What are the requirements for a volunteer monitor?
The most important thing is your commitment to serve the needs of children and families experiencing divorce or family break-up. Otherwise, here is what is required:
- You must be conscientious. When you commit to supervise a visit, the children expect you to be there for them. If you are unable to be present for a scheduled supervision, let the CRC office know as soon as possible so that another monitor can be scheduled.
- You must be at least 18 years of age.
- You must have no record of a conviction for child molestation, child abuse, or other crimes against a person.
- You cannot have been on parole or probation for the past ten years.
- You cannot have had civil, criminal, or juvenile restraining orders within the past ten years.
- You cannot be subject of any current or past court orders regarding supervised visitation.
What are a monitor’s duties?
Your foremost duty as a visitation monitor is to make sure that the child is safe, protected, and secure. Here’s how to do that:
- Make sure that the child you care for and adults you serve are safe. If there is more than one child, make certain there are enough monitors assigned to care for the children’s safety.
- Learn about each child’s health needs, particularly food allergies, and the type of care they may need in different situations.
- Be prepared to end a visit if a child is noticeably upset.
- Report abuse if you see it happen or you suspect that it may have occurred. Be prepared to report about things parents say or do. Make certain that parents know that your reports may be made available to the court.
- While you are monitoring, be objective and do not take sides of either parent. Do not talk about the case to the children or either parent.
- Read and follow the court order for the visitation.
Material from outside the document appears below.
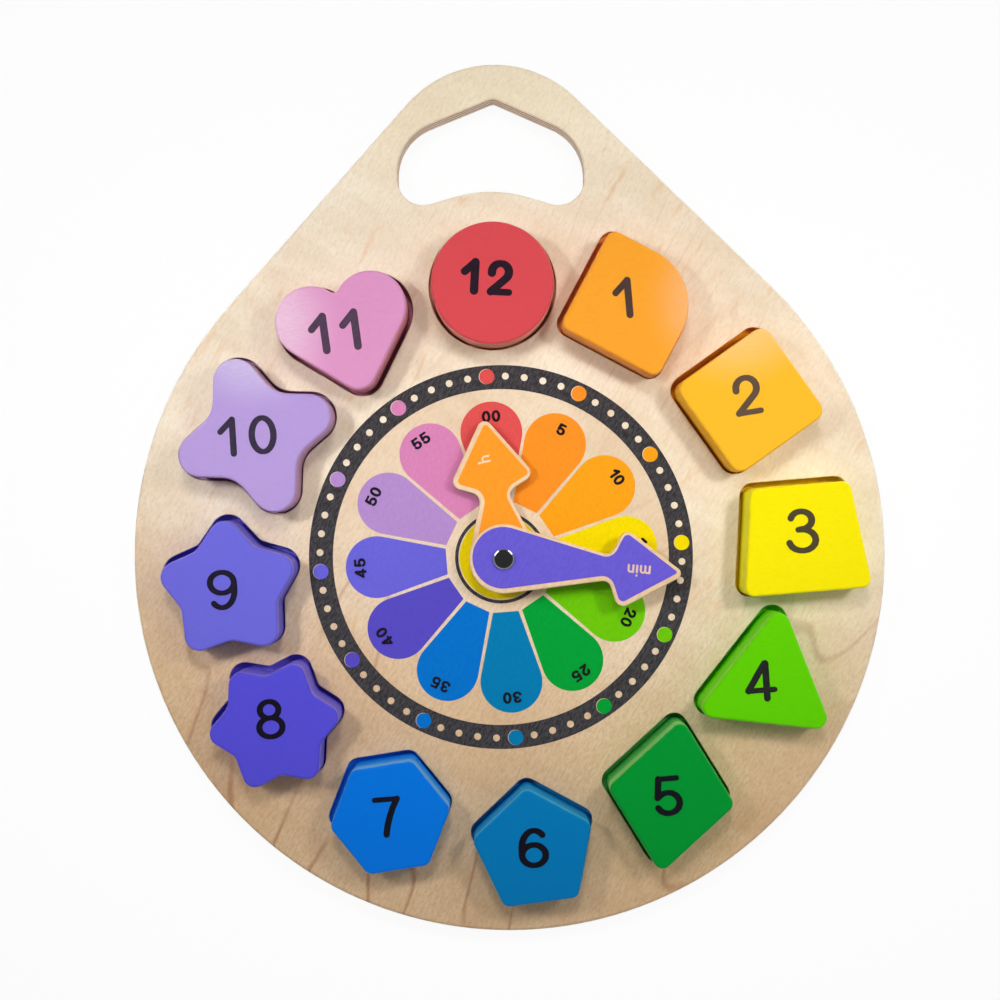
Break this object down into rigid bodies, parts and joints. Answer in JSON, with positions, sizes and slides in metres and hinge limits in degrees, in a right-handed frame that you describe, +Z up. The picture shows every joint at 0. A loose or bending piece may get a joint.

You MUST follow the court order regarding times, places, and special considerations that the judge includes in the order.
What are a monitor’s duties during a visit?
Watch and listen.
- To keep a child safe, watch what is happening and listen to hear what is said. That means you must be close enough to see and hear at all times. To make sure you can hear and see at all times, you may have to do some advance planning regarding your restroom breaks or phone calls.
- Make certain that you do not text or send emails while you are supervising a visit. Don’t visit with friends or chat with other monitors.
Do not permit negative comments about the child, the other parent, or other family members.
- A supervised visit is a parent’s time to build a healthy parent/child relationship. As a monitor, it’s your job to make certain that the visit is a healthy time for a child and parent. Efforts by one parent to demean the other or to undermine a child’s relationship with the other parent or other members of the family are not healthy for the child caught in the middle.
Don’t permit discussion about the court case.
- Children need to be protected from the ongoing court case. They have their own emotional challenges to deal with. You may need to remind a parent that the court expects children to be kept out of adult talk about the court case.
Don’t allow the child or yourself to be used as a messenger.
- It’s not healthy for you or the child to be in the middle. Don’t send or give information from one household to another, and don’t allow the child to be used as a communicator. The CRC has a parent communication process that can be used to share information from parent to parent.
Don’t permit emotional, physical, or sexual abuse during a visit. That means the parent must never spank, hit, or threaten the child at any time.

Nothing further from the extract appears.